# [Provided data]
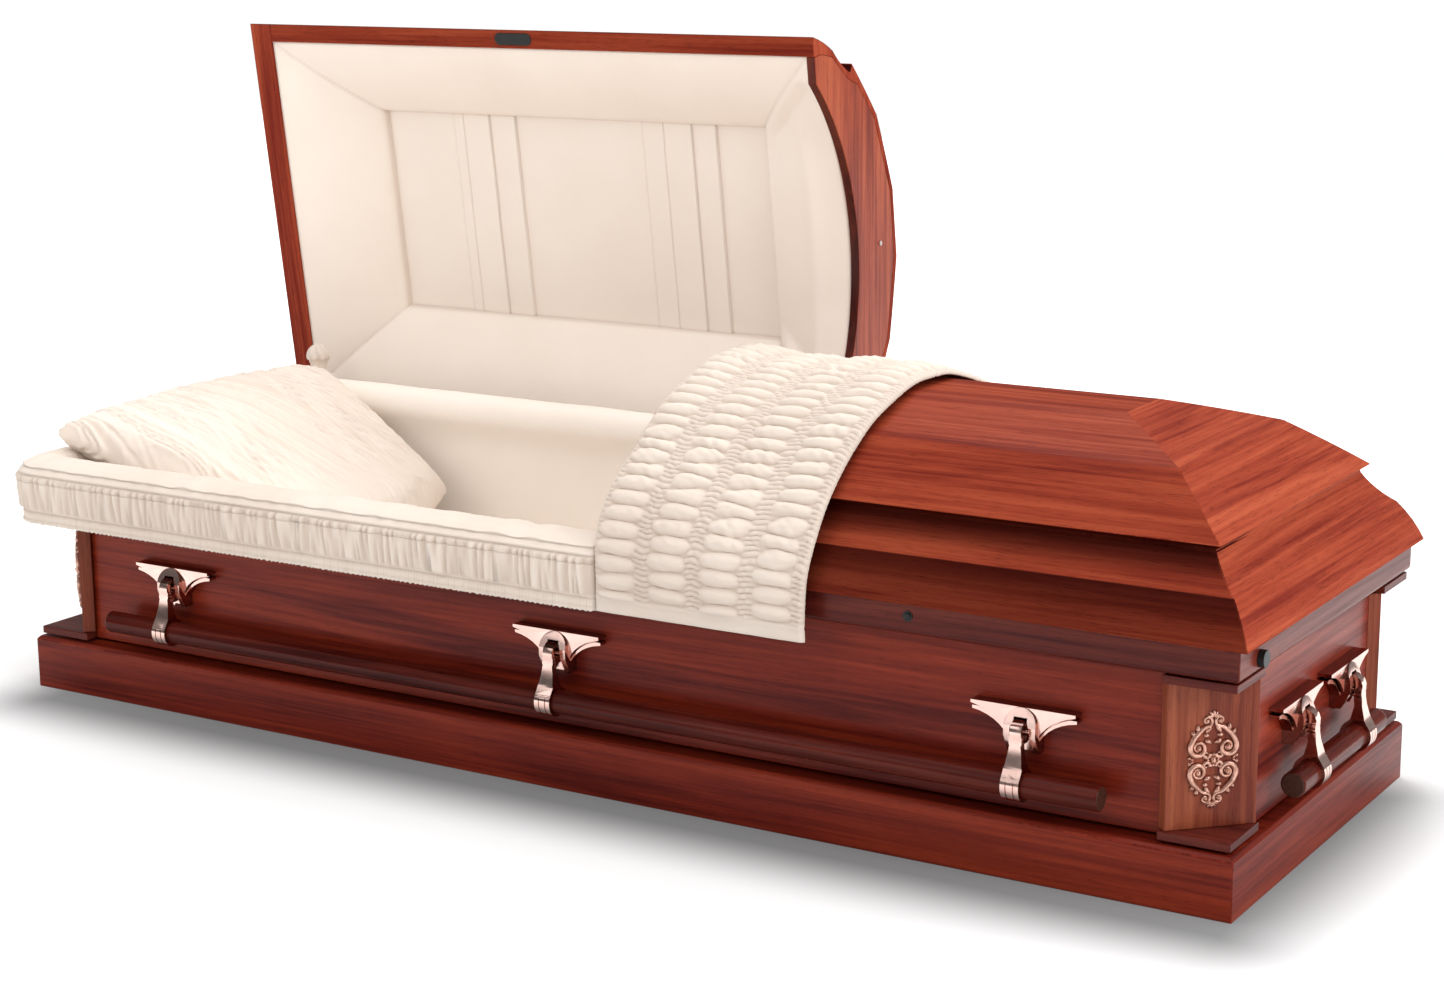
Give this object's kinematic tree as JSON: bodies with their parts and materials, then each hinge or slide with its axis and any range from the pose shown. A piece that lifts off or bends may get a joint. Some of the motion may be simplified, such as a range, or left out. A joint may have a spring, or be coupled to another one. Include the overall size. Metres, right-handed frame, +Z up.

==

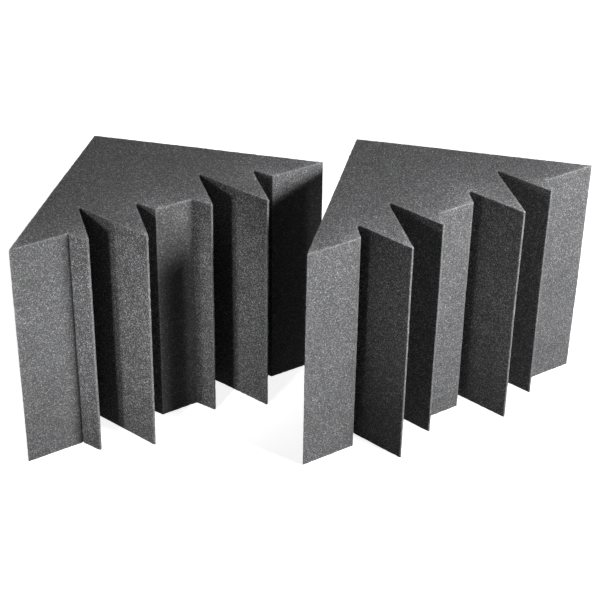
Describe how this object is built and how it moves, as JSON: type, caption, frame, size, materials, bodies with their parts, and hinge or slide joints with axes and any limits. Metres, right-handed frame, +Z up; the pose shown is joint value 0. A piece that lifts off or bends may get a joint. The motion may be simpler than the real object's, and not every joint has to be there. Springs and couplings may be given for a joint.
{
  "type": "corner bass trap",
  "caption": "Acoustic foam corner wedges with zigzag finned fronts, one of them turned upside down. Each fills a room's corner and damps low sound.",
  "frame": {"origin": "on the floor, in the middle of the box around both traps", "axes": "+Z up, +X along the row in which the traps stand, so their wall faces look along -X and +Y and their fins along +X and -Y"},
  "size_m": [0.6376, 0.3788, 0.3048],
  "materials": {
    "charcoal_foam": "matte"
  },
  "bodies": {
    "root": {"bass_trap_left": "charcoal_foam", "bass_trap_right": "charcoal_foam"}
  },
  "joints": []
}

* * *

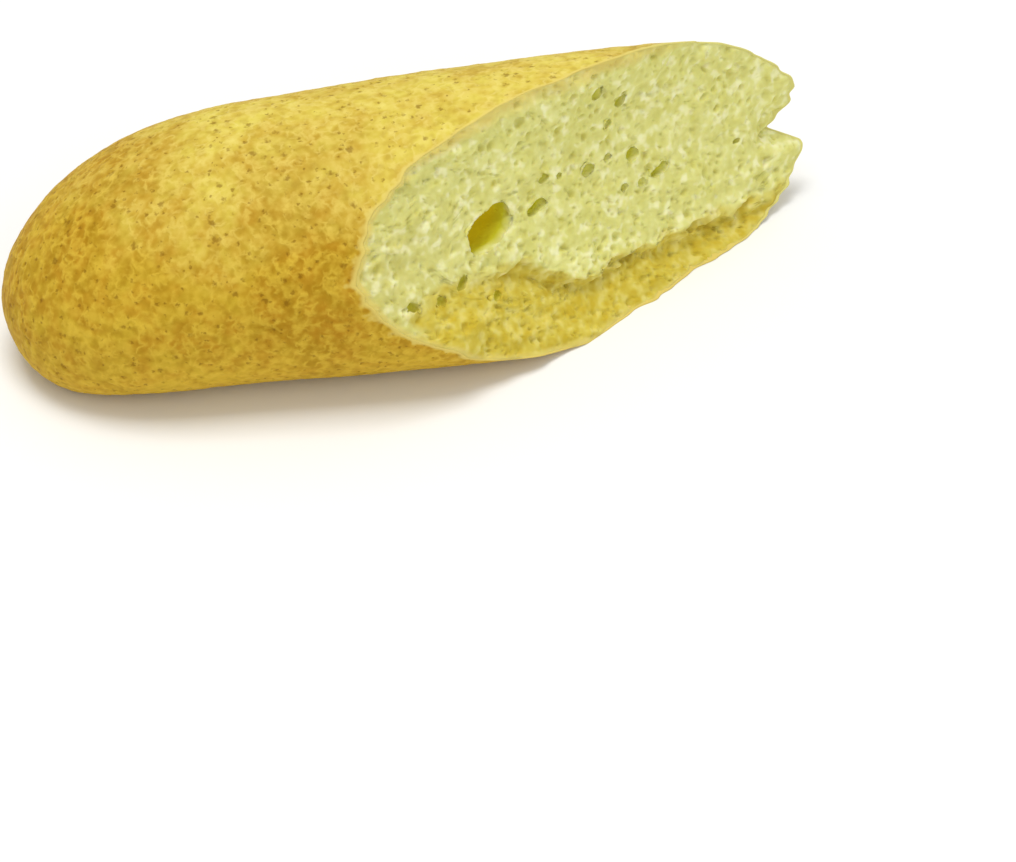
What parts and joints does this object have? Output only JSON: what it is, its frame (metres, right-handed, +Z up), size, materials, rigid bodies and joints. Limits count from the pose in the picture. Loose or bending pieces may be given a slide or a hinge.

# [What is required]
Pull out every line in the material above where "with" occurs.

# [Solution to this problem]
Give this object's kinematic tree as JSON: bodies with their parts and materials, then each hinge or slide with its axis and any range from the pose shown. A piece that lifts off or bends may get a joint. Some of the motion may be simplified, such as a range, or left out. A joint may have a spring, or be coupled to another one. Include the overall size. Metres, right-handed frame, +Z up.
Describe how this object is built and how it moves, as JSON: type, caption, frame, size, materials, bodies with their parts, and hinge or slide joints with axes and any limits. Metres, right-handed frame, +Z up; the pose shown is joint value 0. A piece that lifts off or bends may get a joint. The motion may be simpler than the real object's, and not every joint has to be there. Springs and couplings may be given for a joint.
  "caption": "Acoustic foam corner wedges with zigzag finned fronts, one of them turned upside down. Each fills a room's corner and damps low sound.",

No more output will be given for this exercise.